Task directions:
Locate all lines with the word "named". Copy them.

Supplied data:

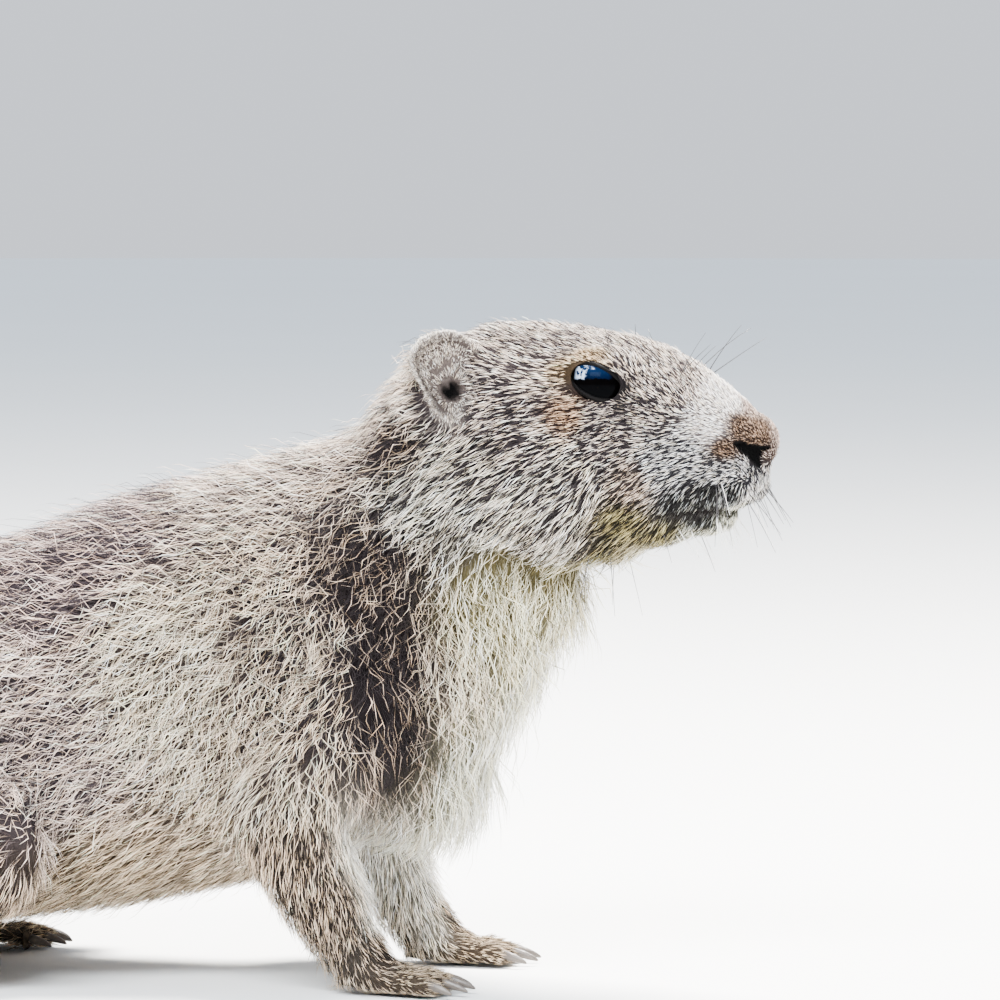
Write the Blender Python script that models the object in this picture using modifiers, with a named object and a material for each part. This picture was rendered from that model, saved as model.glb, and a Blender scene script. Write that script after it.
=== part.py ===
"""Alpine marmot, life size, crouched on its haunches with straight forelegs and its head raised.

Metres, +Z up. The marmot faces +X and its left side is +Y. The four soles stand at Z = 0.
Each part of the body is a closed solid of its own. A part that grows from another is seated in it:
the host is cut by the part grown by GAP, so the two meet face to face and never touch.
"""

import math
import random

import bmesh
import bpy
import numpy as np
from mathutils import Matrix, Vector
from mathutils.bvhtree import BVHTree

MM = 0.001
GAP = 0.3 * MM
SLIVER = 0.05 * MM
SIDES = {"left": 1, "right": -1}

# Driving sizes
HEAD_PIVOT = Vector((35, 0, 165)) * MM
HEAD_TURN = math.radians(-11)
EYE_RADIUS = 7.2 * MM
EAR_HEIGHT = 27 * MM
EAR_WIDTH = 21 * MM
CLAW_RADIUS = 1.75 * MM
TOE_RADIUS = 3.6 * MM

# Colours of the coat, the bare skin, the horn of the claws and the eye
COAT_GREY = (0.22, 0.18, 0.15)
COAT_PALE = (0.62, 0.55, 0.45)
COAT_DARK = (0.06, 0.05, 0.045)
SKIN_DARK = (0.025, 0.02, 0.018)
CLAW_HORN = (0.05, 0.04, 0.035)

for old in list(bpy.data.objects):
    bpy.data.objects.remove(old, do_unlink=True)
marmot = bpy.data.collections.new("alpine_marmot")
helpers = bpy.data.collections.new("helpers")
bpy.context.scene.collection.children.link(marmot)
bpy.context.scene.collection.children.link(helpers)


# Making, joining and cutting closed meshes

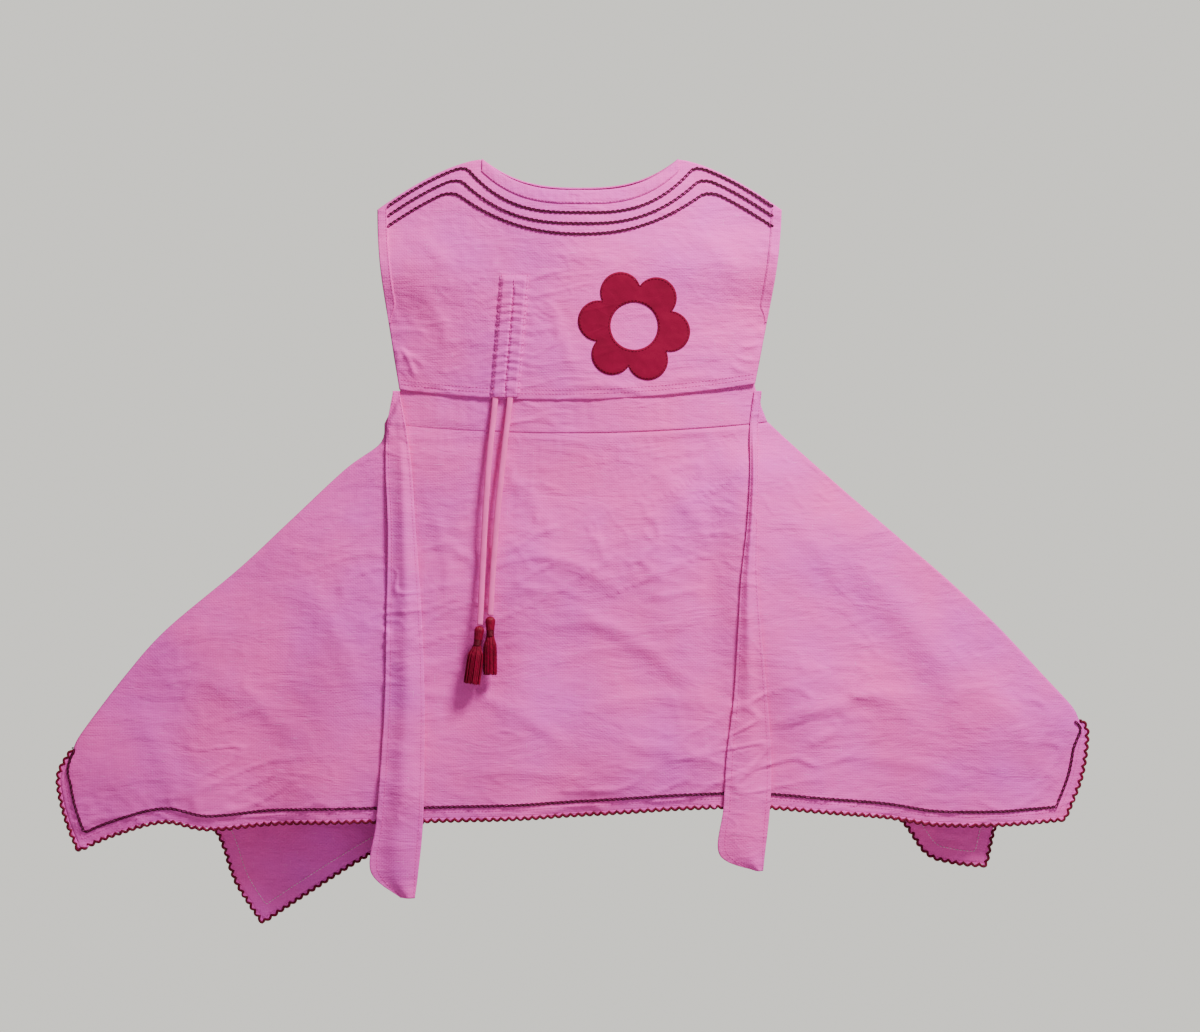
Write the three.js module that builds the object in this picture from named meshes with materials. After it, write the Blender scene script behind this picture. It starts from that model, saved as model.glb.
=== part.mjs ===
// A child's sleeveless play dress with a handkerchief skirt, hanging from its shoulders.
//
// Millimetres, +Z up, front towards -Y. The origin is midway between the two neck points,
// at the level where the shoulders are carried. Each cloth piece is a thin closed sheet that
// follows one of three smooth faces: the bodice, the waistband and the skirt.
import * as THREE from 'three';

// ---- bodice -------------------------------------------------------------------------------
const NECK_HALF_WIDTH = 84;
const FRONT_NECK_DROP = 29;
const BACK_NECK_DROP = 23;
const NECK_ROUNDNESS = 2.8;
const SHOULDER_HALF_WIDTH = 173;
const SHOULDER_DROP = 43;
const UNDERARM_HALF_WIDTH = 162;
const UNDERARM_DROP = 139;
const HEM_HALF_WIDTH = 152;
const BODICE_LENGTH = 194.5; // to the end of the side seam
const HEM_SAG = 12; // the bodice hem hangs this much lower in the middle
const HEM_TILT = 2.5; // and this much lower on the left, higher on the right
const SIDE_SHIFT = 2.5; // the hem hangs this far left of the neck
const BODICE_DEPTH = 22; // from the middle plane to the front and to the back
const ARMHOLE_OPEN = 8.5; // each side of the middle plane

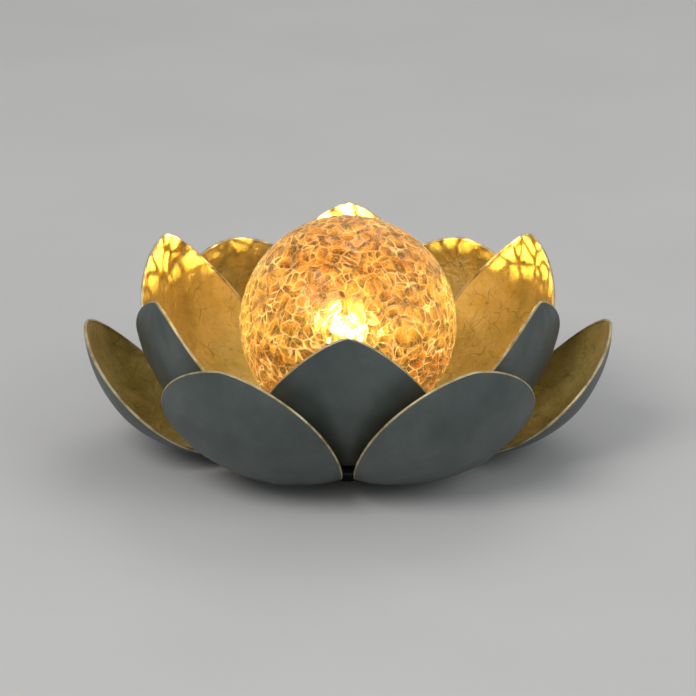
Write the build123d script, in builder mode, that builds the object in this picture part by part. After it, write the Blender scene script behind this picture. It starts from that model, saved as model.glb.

Written solution:
Write the Blender Python script that models the object in this picture using modifiers, with a named object and a material for each part. This picture was rendered from that model, saved as model.glb, and a Blender scene script. Write that script after it.
Write the three.js module that builds the object in this picture from named meshes with materials. After it, write the Blender scene script behind this picture. It starts from that model, saved as model.glb.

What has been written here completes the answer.